LISTING:
+ + + +

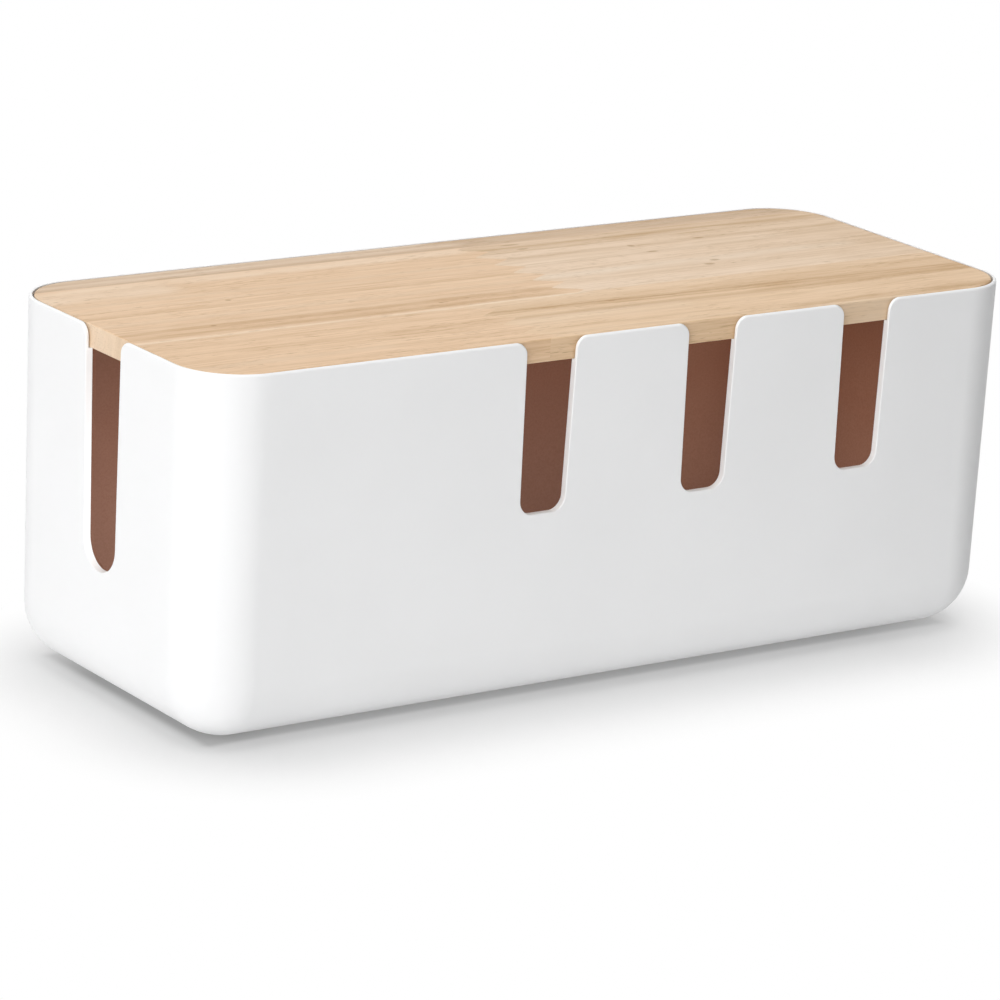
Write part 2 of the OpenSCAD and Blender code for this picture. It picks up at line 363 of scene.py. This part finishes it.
    def corner_side(self, wall, outer_foot, inner_foot, rows, ledges):
        """The corner after a wall, above the rings at its foot."""
        skin = self.skin
        self.cut_face(rows)
        for i in range(CORNER_STEPS):
            row, next_row = rows[i:i + 2]
            ledge, next_ledge = ledges[i:i + 2]
            low = wall * (CORNER_STEPS + 1) + i
            high = low + 1
            skin.face([outer_foot[low], outer_foot[high], next_row[0], row[0]])
            if ledge:
                skin.face([next_ledge[0], ledge[0], row[-1], next_row[-1]])
                skin.face(with_normal([ledge[0], next_ledge[0], next_ledge[1], ledge[1]], (0, 0, 1)))
                row, next_row = ledge, next_ledge
            skin.face([inner_foot[high], inner_foot[low], row[-1], next_row[-1]])

    def across_rim(self, centre, out, along):
        """Corners over the top of the rim, at one column of an upright corner."""
        return self.across_wall(self.rim_t, centre, out, along, self.rim_z, 0, 1, self.rim_r)

    def across_ledge(self, centre, out, _):
        """Corners at the foot of the rim's inner face and at the top of the wall's, at one column."""
        if self.ledge_z is None:
            return None
        found = []
        for depth in (self.rim_t, self.wall_t):
            flat = centre + out * (self.corner_r - LEAN * (self.rim_z - self.ledge_z) - depth)
            found.append(self.skin.corner((flat.x, flat.y, self.ledge_z), (-out.x, -out.y, LEAN)))
        return found

    def ledge_end(self, rim_row, wall_row):
        """The ledge's edge at a slot, from the rim's inner face to the wall's."""
        inner_half = EDGE_STEPS + 1
        return rim_row[:inner_half - 1:-1] + wall_row[inner_half + 1:]

    def rim_stretch(self, rows, ledge_start, ledge_end):
        """The top of the rim between two slots, with its inner face and the ledge below."""
        self.cut_face(rows)
        if ledge_start:
            feet = [ledge_end[0], ledge_start[0]]
            self.skin.face(
                [foot for foot, row in zip(feet, (rows[-1], rows[0])) if foot[0] != row[-1][0]]
                + [row[-1] for row in rows]
            )
            self.skin.face(with_normal(ledge_start[:1] + ledge_end + ledge_start[:0:-1], (0, 0, 1)))

    def cut_face(self, rows):
        """The edge of the wall, between rows of corners across it."""
        for row, next_row in zip(rows, rows[1:]):
            self.skin.strip(next_row, row, closed=False)


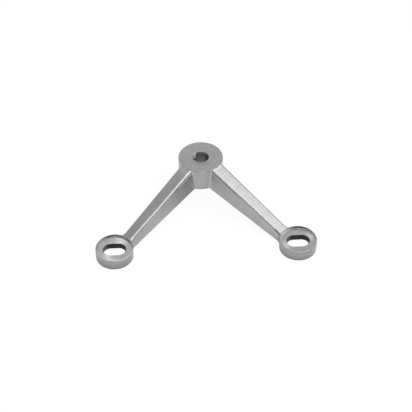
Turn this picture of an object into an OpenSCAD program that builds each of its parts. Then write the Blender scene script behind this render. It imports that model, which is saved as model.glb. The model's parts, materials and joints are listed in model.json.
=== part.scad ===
// Two-arm spider fitting for point-held glass: one casting in stainless steel.
// Millimetres. The origin is on the bore's axis in the hub's turned face, +Z along the bore.
// The arms fall from the hub towards -Y and spread evenly to both sides of it.

/* [Hub] */
// Diameter of the hub
hub_d = 55; // [50:0.5:62]
// Height of the hub along the bore
hub_h = 29.5; // [26:0.5:34]
// Diameter of the bore for the fixing bolt
bore_d = 20; // [12:0.5:24]
// Rounding of the hub's two outer edges
hub_edge_r = 0.8; // [0.4:0.1:1.5]
// Edge break at both mouths of the bore
bore_break = 0.5; // [0.2:0.1:1]

/* [Arms] */
// Distance between the centres of the two slots
slot_spacing = 220; // [190:1:260]
// Angle between the two arms, seen along the bore
arm_angle = 90; // [80:1:110]
// Flat-to-flat width of an arm's top where it leaves the hub
arm_root_w = 17; // [14:0.5:20]
// Width of an arm's top where it reaches the ring
arm_tip_w = 14.2; // [11.4:0.2:16.6]
// Draft of the arm's sides
arm_draft = 9.5; // [5:0.5:12]
// Step from the hub's and ring's faces to the arm's top and underside
arm_step = 0.4; // [0.3:0.1:1.2]
// Rounding of the arm's two upper edges
arm_top_r = 2.6; // [1.6:0.1:3.6]
// Rounding of the arm's two lower edges
arm_foot_r = 1.5; // [1:0.1:2.5]
// Radius of the web between an arm and the hub
root_fillet = 1; // [0.8:0.1:4]
// Radius of the web between an arm and its ring
tip_fillet = 10; // [5:0.5:13]

/* [Rings] */
// Outer diameter of a ring
ring_d = 45; // [42:0.5:52]
// Height of a ring
ring_h = 14; // [12:0.5:17]
// Drop from the hub's face to the rings' rims
ring_drop = 39.5; // [32:0.5:55]
// Rounding of a ring's outer edges
ring_edge_r = 0.8; // [0.4:0.1:1.2]
// Width of the rim round the recess
rim_w = 1.3; // [1:0.1:2.5]
// Depth of the turned recess in a ring's face
recess_depth = 3; // [2:0.2:4]
// Depth of the turned recess in a ring's underside
foot_recess_depth = 3; // [2:0.2:4]
// Rounding between a recess's wall and floor
recess_corner_r = 0.6; // [0.4:0.1:1.8]
// Width of the slot
slot_w = 18; // [14:0.5:20]
// Length of the slot, end to end
slot_len = 27; // [22:0.5:32]
// Edge break at both mouths of the slot
slot_break = 0.5; // [0.3:0.1:1]

/* [Hidden] */
$fn = 96;

// Steps of the loft: round one corner, and along each web
corner_steps = 5;
web_steps = 8;
// How far a cut runs past the face it opens
cut_over = 1;
// How deep a web sinks into the wall it meets
web_sink = 0.12;
// How far an arm reaches into the hub's wall and into the ring
root_inside = 8.5;
tip_inside = 6;

half_angle = arm_angle / 2;
hub_r = hub_d / 2;
ring_r = ring_d / 2;
reach = slot_spacing / 2 / sin(half_angle);
ring_x = slot_spacing / 2;
ring_y = -reach * cos(half_angle);
ring_top = -ring_drop;
ring_foot = ring_top - ring_h;

// An arm's straight lines run between the two stations where it leaves the walls
root_s = hub_r;
tip_s = reach - ring_r;
top_root_z = -arm_step;
top_tip_z = ring_top - arm_step;
foot_root_z = -hub_h + arm_step;
foot_tip_z = ring_foot + arm_step;

function blend(s, a, b) = a + (b - a) * (min(max(s, root_s), tip_s) - root_s) / (tip_s - root_s);
function top_z(s) = blend(s, top_root_z, top_tip_z);
function foot_z(s) = blend(s, foot_root_z, foot_tip_z);
function top_half(s) = blend(s, arm_root_w, arm_tip_w) / 2;
function foot_half(s) = top_half(s) + (top_z(s) - foot_z(s)) * tan(arm_draft);

// A web of radius r is tangent to a straight side at half width w and to a round wall of radius wall
function web_run(w, r, wall) = sqrt(pow(wall - web_sink + r, 2) - pow(w + r, 2));
function web_len(w, r, wall) = web_run(w, r, wall) * r / (wall - web_sink + r);
function web_add(u, r) = r - sqrt(r * r - u * u);
function tip_add(s, w) =
    web_add(min(max(s - reach + web_run(w, tip_fillet, ring_r), 0), web_len(w, tip_fillet, ring_r)),
        tip_fillet);
function root_add(s, w) =
    web_add(min(max(web_run(w, root_fillet, hub_r) - s, 0), web_len(w, root_fillet, hub_r)),
        root_fillet);
function webbed(s, w, w_root, w_tip) = w + root_add(s, w_root) + tip_add(s, w_tip);

function corner(cx, cz, r, a0, a1) = [
    for (i = [0:corner_steps])
        let (a = a0 + (a1 - a0) * i / corner_steps) [cx + r * cos(a), cz + r * sin(a)]
];
// Half of the section at a station, from the underside up to the top
function half_section(a, b, zt, zb) =
    let (d = atan2(b - a, zt - zb))
        concat(
            corner(b - arm_foot_r * (1 + sin(d)) / cos(d), zb + arm_foot_r, arm_foot_r, -90, d),
            corner(a - arm_top_r * (1 - sin(d)) / cos(d), zt - arm_top_r, arm_top_r, d, 90)
        );
function section(s) =
    let (
        a = webbed(s, top_half(s), top_half(root_s), top_half(tip_s)),
        b = webbed(s, foot_half(s), foot_half(root_s), foot_half(tip_s)),
        right = half_section(a, b, top_z(s), foot_z(s)),
        n = len(right)
    )
        concat(
            [for (p = right) [s, p[0], p[1]]],
            [for (i = [n - 1:-1:0]) [s, -right[i][0], right[i][1]]]
        );

// Stations: the root's web, the straight stretch, the tip's web
root_end = web_run(top_half(root_s), root_fillet, hub_r);
root_start = root_end - web_len(top_half(root_s), root_fillet, hub_r);
tip_start = reach - web_run(top_half(tip_s), tip_fillet, ring_r);
tip_end = tip_start + web_len(foot_half(tip_s), tip_fillet, ring_r);
stations = concat(
    [hub_r - root_inside],
    [for (i = [0:web_steps]) root_start + (root_end - root_start) * i / web_steps],
    [for (i = [0:web_steps]) tip_start + (tip_end - tip_start) * i / web_steps],
    [reach - ring_r + tip_inside]
);

module arm() {
    rows = [for (s = stations) section(s)];
    m = len(rows);
    n = len(rows[0]);
    sides = [
        for (i = [0:m - 2], j = [0:n - 1])
            let (k = (j + 1) % n, p = i * n, q = p + n)
                each [[p + j, q + k, p + k], [p + j, q + j, q + k]]
    ];
    caps = [[for (j = [0:n - 1]) j], [for (j = [n - 1:-1:0]) (m - 1) * n + j]];
    rotate([0, 0, half_angle - 90])
        polyhedron(points = [for (r = rows) each r], faces = concat(sides, caps), convexity = 4);
}

// A turned blank standing on its underside, with both outer edges rounded
module turned(r, h, edge) {
    rotate_extrude()
        union() {
            square([r - edge, h]);
            translate([0, edge])
                square([r, h - 2 * edge]);
            translate([r - edge, edge])
                circle(edge);
            translate([r - edge, h - edge])
                circle(edge);
        }
}

module hub() {
    translate([0, 0, -hub_h])
        turned(hub_r, hub_h, hub_edge_r);
}

module bore() {
    translate([0, 0, -hub_h - cut_over])
        cylinder(d = bore_d, h = hub_h + 2 * cut_over);
    translate([0, 0, -bore_break])
        cylinder(r1 = bore_d / 2, r2 = bore_d / 2 + bore_break, h = bore_break);
    translate([0, 0, -hub_h])
        cylinder(r1 = bore_d / 2 + bore_break, r2 = bore_d / 2, h = bore_break);
}

module ring() {
    translate([ring_x, ring_y, ring_foot])
        turned(ring_r, ring_h, ring_edge_r);
}

// A turned recess seen as the tool that cuts it: floor at z = 0, mouth upwards
module recess(depth) {
    rotate_extrude()
        union() {
            square([ring_r - rim_w - recess_corner_r, depth + cut_over]);
            translate([0, recess_corner_r])
                square([ring_r - rim_w, depth + cut_over - recess_corner_r]);
            translate([ring_r - rim_w - recess_corner_r, recess_corner_r])
                circle(recess_corner_r);
        }
}

module recesses() {
    translate([ring_x, ring_y, ring_top - recess_depth])
        recess(recess_depth);
    translate([ring_x, ring_y, ring_foot + foot_recess_depth])
        mirror([0, 0, 1])
            recess(foot_recess_depth);
}

// A straight run along X with a round end at each side, through the web between the recesses
module slot() {
    run = slot_len - slot_w;
    translate([ring_x, ring_y, ring_foot]) {
        for (side = [-1, 1])
            translate([side * run / 2, 0, 0])
                cylinder(d = slot_w, h = ring_h);
        translate([-run / 2, -slot_w / 2, 0])
            cube([run, slot_w, ring_h]);
    }
    translate([ring_x, ring_y, ring_top - recess_depth])
        slot_mouth();
    translate([ring_x, ring_y, ring_foot + foot_recess_depth])
        mirror([0, 0, 1])
            slot_mouth();
}

// The chamfer round a slot's mouth: its widest edge is at z = 0
module slot_mouth() {
    run = slot_len - slot_w;
    half = slot_w / 2;
    for (side = [-1, 1])
        translate([side * run / 2, 0, -slot_break])
            cylinder(r1 = half, r2 = half + slot_break, h = slot_break);
    translate([-run / 2, 0, 0])
        rotate([90, 0, 90])
            linear_extrude(run)
                polygon([
                    [-half - slot_break, 0],
                    [-half, -slot_break],
                    [half, -slot_break],
                    [half + slot_break, 0]
                ]);
}

module spider_casting() {
    color("silver")
        difference() {
            union() {
                hub();
                for (side = [0, 1])
                    mirror([side, 0, 0]) {
                        arm();
                        ring();
                    }
            }
            bore();
            for (side = [0, 1])
                mirror([side, 0, 0]) {
                    recesses();
                    slot();
                }
        }
}

spider_casting();
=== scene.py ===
import json
import math

import bpy
from mathutils import Matrix, Vector

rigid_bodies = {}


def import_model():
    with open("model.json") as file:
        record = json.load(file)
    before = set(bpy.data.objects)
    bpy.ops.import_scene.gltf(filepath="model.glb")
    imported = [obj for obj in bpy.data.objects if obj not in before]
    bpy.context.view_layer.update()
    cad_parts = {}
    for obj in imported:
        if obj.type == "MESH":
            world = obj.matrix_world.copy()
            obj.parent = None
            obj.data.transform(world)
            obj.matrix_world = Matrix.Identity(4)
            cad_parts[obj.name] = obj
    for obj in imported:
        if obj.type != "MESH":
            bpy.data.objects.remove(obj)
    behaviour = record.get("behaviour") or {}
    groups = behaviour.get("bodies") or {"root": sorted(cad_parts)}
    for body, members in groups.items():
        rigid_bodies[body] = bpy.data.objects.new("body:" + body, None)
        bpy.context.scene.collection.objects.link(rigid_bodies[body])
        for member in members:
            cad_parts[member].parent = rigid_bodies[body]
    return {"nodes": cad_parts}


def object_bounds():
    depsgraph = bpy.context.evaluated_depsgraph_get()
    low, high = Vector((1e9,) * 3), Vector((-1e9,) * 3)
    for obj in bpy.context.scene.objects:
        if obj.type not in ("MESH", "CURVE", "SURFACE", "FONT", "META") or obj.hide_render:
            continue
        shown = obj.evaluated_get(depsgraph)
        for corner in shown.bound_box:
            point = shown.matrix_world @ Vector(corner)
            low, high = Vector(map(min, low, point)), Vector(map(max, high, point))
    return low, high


for leftover in list(bpy.data.objects):
    bpy.data.objects.remove(leftover)

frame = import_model()
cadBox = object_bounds()
casting = frame["nodes"]["spider_casting"]
print("spider fitting: casting loaded")


# A node's socket that can be used in plain arithmetic: each operator adds its Math node
class Value:
    def __init__(self, tree, socket):
        self.tree = tree
        self.socket = socket

    def math(self, operation, *others):
        return self.tree.add("ShaderNodeMath", {"operation": operation}, self, *others)

    def __add__(self, other): return self.math("ADD", other)
    def __radd__(self, other): return self.math("ADD", other)
    def __sub__(self, other): return self.math("SUBTRACT", other)
    def __rsub__(self, other): return (-self) + other
    def __mul__(self, other): return self.math("MULTIPLY", other)
    def __rmul__(self, other): return self.math("MULTIPLY", other)
    def __truediv__(self, other): return self.math("DIVIDE", other)
    def __rtruediv__(self, other): return self.math("POWER", -1.0) * other
    def __neg__(self): return self.math("MULTIPLY", -1.0)
    def __abs__(self): return self.math("ABSOLUTE")

    def clip(self, low=0.0, high=1.0):
        return self.math("MAXIMUM", low).math("MINIMUM", high)

    # 0 below low, 1 above high, eased in between
    def step(self, low, high):
        settings = {"interpolation_type": "SMOOTHSTEP"}
        return self.tree.add("ShaderNodeMapRange", settings, self, low, high, 0.0, 1.0)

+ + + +

YOUR OBJECTIVE: Each line from the line containing "Turn this picture" through the line containing "sides of it." is to be transcribed exactly, and no other line.

CORRECT ANSWER:
Turn this picture of an object into an OpenSCAD program that builds each of its parts. Then write the Blender scene script behind this render. It imports that model, which is saved as model.glb. The model's parts, materials and joints are listed in model.json.
=== part.scad ===
// Two-arm spider fitting for point-held glass: one casting in stainless steel.
// Millimetres. The origin is on the bore's axis in the hub's turned face, +Z along the bore.
// The arms fall from the hub towards -Y and spread evenly to both sides of it.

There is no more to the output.